Elliott Pitts came into the program in a class behind the shadows of Aaron Gordon (4th overall) and Rondae Hollis-Jefferson (15th overall). Ranked 101st in the nation overall, Pitts' freshman year was very similar to Gabe York, and he has also continued to progress over the last two years, just like York However, with the depth at shooting guard, it's going to be hard for Pitts to find his way on the floor this season.

The 2014 class was headlined by Stanley Johnson (3rd overall). But also in the class was Craig Victor (41st overall), Parker Jackson-Cartwright (51st overall), and Dusan Ristic (215th overall).

We saw Victor leave after just one semester, due to the incoming depth at power forward. To be fair, Ivan Rabb to Arizona was likely, Ryan Anderson was going to be eligible and Brandon Ashley could have elected to stay for his senior year, all on top of the commitment of TJ Leaf, the No. 2 power forward for 2016, No. 9 overall. So you could say he just didn't buy into the development factor and didn't want to work for playing time, but Arizona just probably wasn't the best fit for him to begin with.

For now, it wouldn't be surprising to see Justin Simon come in and start over Jackson-Cartwright. He's a freak athlete at 6-4, who has an arsenal of offensive firepower. This pushes back Jackson-Cartwright and allows him to develop for a few more years to refine his game.

Dusan Ristic will play behind Kaleb Tarczewski for one more year before he fully takes over the center spot. Although he played a backup role, his improvement in year one was noticed down the stretch of the season. The true center with a sharp offensive game was already noticed by several NBA scouts this season.

This leads up to Chance Comanche, ranked 50th overall, 8th in the nation among all centers. He'll most likely work his way behind Ryan Anderson for a year and then behind TJ Leaf throughout his time at Arizona. Comanche is a bit of an undersized center, who could also develop behind Ristic once Tarczewski is gone.
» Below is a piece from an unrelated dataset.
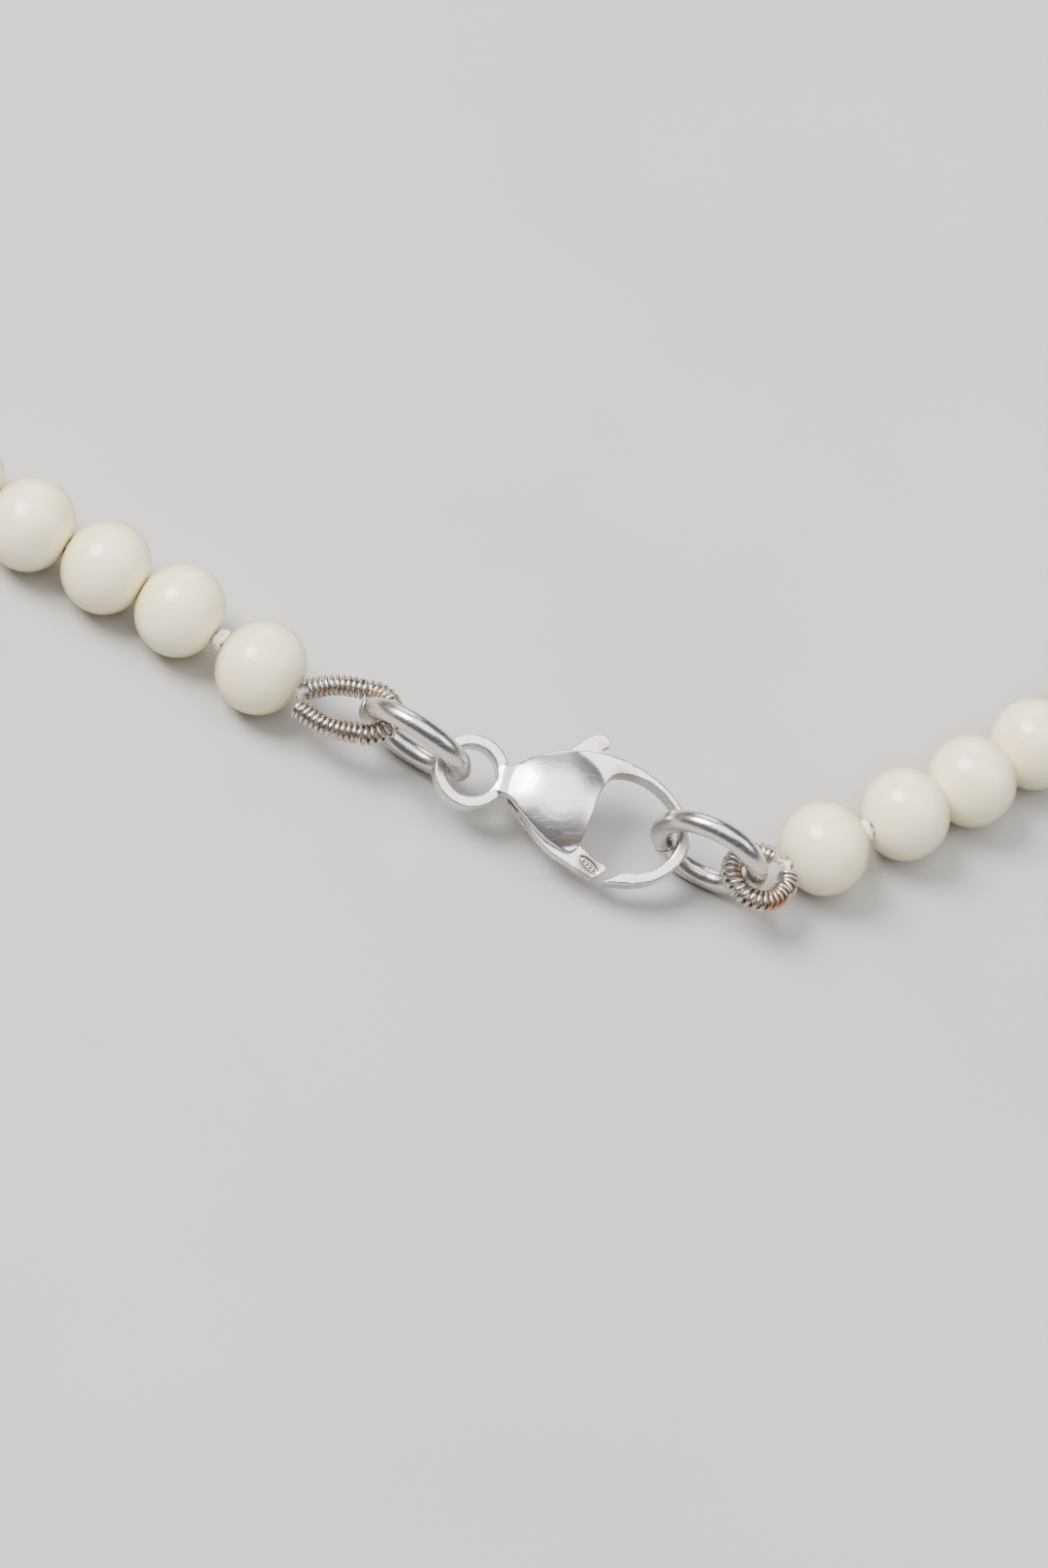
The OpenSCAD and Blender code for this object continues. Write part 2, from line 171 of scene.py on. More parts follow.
def bumpFrom(tree, height, strength, distance):
    made = addNode(tree, "ShaderNodeBump")
    made.inputs["Strength"].default_value = strength
    made.inputs["Distance"].default_value = distance
    wire(tree, height, made.inputs["Height"])
    return made.outputs["Normal"]


# soft patches of any size, as a mask
patches, groupIn, groupOut = newGroup(
    "softPatches",
    [("Scale", "NodeSocketFloat", 800.0), ("Low", "NodeSocketFloat", 0.4), ("High", "NodeSocketFloat", 0.6)],
    [("Mask", "NodeSocketFloat")])
spot = addNode(patches, "ShaderNodeTexCoord")
cloud = addNode(patches, "ShaderNodeTexNoise")
cloud.inputs["Detail"].default_value = 4.0
cloud.inputs["Roughness"].default_value = 0.55
wire(patches, spot.outputs["Object"], cloud.inputs["Vector"])
wire(patches, groupIn.outputs["Scale"], cloud.inputs["Scale"])
shaped = addNode(patches, "ShaderNodeMapRange", interpolation_type="SMOOTHSTEP")
wire(patches, cloud.outputs["Fac"], shaped.inputs["Value"])
wire(patches, groupIn.outputs["Low"], shaped.inputs["From Min"])
wire(patches, groupIn.outputs["High"], shaped.inputs["From Max"])
wire(patches, shaped.outputs["Result"], groupOut.inputs["Mask"])

# hairline scratches in two directions
scratches, groupIn, groupOut = newGroup(
    "hairlines",
    [("Scale", "NodeSocketFloat", 900.0), ("Amount", "NodeSocketFloat", 0.5)],
    [("Height", "NodeSocketFloat"), ("Mask", "NodeSocketFloat")])
spot = addNode(scratches, "ShaderNodeTexCoord")
both = None
for turn, stretch in ((0.5, 9.0), (1.9, 13.0)):
    lay = addNode(scratches, "ShaderNodeMapping")
    lay.inputs["Rotation"].default_value = (0.3, 0.2, turn)
    lay.inputs["Scale"].default_value = (1.0, stretch, 1.0)
    grit = addNode(scratches, "ShaderNodeTexNoise")
    grit.inputs["Detail"].default_value = 3.0
    wire(scratches, spot.outputs["Object"], lay.inputs["Vector"])
    wire(scratches, lay.outputs["Vector"], grit.inputs["Vector"])
    wire(scratches, groupIn.outputs["Scale"], grit.inputs["Scale"])
    thin = mapRange(scratches, grit.outputs["Fac"], 0.56, 0.74)
    both = thin if both is None else calculate(scratches, "MAXIMUM", both, thin)
scaled = calculate(scratches, "MULTIPLY", both, groupIn.outputs["Amount"])
wire(scratches, scaled, groupOut.inputs["Height"])
wire(scratches, scaled, groupOut.inputs["Mask"])

# a stain or worn place round one point, with a broken edge
stain, groupIn, groupOut = newGroup(
    "wornPlace",
    [("Centre", "NodeSocketVector", (0, 0, 0)), ("Radius", "NodeSocketFloat", 0.001),
     ("Ragged", "NodeSocketFloat", 0.6)],
    [("Mask", "NodeSocketFloat")])
spot = addNode(stain, "ShaderNodeTexCoord")
away = addNode(stain, "ShaderNodeVectorMath", operation="DISTANCE")
wire(stain, spot.outputs["Object"], away.inputs[0])
wire(stain, groupIn.outputs["Centre"], away.inputs[1])
near = calculate(stain, "DIVIDE", away.outputs["Value"], groupIn.outputs["Radius"])
cloud = addNode(stain, "ShaderNodeTexNoise")
cloud.inputs["Scale"].default_value = 1400.0
cloud.inputs["Detail"].default_value = 4.0
wire(stain, spot.outputs["Object"], cloud.inputs["Vector"])
rough = calculate(stain, "SUBTRACT", cloud.outputs["Fac"], 0.5)
rough = calculate(stain, "MULTIPLY", rough, groupIn.outputs["Ragged"])
edge = calculate(stain, "ADD", near, rough)
wire(stain, mapRange(stain, edge, 0.35, 1.0, 1.0, 0.0), groupOut.inputs["Mask"])
print("shared shader groups are built")


def newMaterial(name):
    made = bpy.data.materials.new(name)
    made.use_nodes = True
    return made, made.node_tree, made.node_tree.nodes["Principled BSDF"]


nacreLook = {
    "body": (0.99, 0.90, 0.68),
    "cloud": (0.96, 0.85, 0.57),
    # rim colour: partly the pearl's olive overtone, partly painted shade that darkens the edges
    "overtoneEdgeShade": (0.50, 0.41, 0.15),
    # peach colour: partly the pearl's pink overtone, partly a painted reflection of warm surroundings
    "peachTintReflection": (0.95, 0.72, 0.54),
    "roughness": 0.36,
    "coat": 0.55,
}


def makeNacre(look):
    made, tree, skin = newMaterial("nacre")
    cloud = placeGroup(tree, patches, Scale=420.0, Low=0.38, High=0.66)
    peachTintReflection = placeGroup(tree, patches, Scale=230.0, Low=0.50, High=0.72)
    rings = placeGroup(tree, patches, Scale=2600.0, Low=0.30, High=0.75)
    facing = addNode(tree, "ShaderNodeLayerWeight")
    facing.inputs["Blend"].default_value = 0.42
    base = mixColours(tree, cloud.outputs["Mask"], look["body"], look["cloud"])
    # painted reflection: a peach tint in random patches, partly the pearl's own overtone
    soft = calculate(tree, "MULTIPLY", peachTintReflection.outputs["Mask"], 0.35)
    base = mixColours(tree, soft, base, look["peachTintReflection"])
    # painted shade: toward the edges seen from the camera the colour turns dark olive, partly the pearl's overtone
    overtoneEdgeShade = mapRange(tree, facing.outputs["Facing"], 0.25, 0.95, 0.0, 0.85)
    base = mixColours(tree, overtoneEdgeShade, base, look["overtoneEdgeShade"])
    wire(tree, base, skin.inputs["Base Color"])
    low = look["roughness"]
    wire(tree, mapRange(tree, rings.outputs["Mask"], 0.0, 1.0, low, low + 0.08), skin.inputs["Roughness"])
    skin.inputs["Coat Weight"].default_value = look["coat"]
    skin.inputs["Coat Roughness"].default_value = 0.14
    skin.inputs["Coat IOR"].default_value = 1.6
    skin.inputs["Subsurface Weight"].default_value = 0.12
    skin.inputs["Subsurface Radius"].default_value = (1.0, 0.8, 0.6)
    skin.inputs["Subsurface Scale"].default_value = 0.0006
    wire(tree, bumpFrom(tree, rings.outputs["Mask"], 0.05, 0.00004), skin.inputs["Normal"])
    return made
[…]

But because of the sheer depth Arizona will have, it wouldn't be surprising to see Comanche redshirt this season.

So for Sean Miller, it's not always about loading up with five-star recruits in every class. Arizona is a player's program and needs the supporting cast just as much as the highly-touted recruits. These role players are easily over looked and undervalued. They could easily transfer in fear of less playing time and high profile recruiting coming in to take over. But they've bought into the mentality and are all in to bring Sean Miller his first Final Four appearance.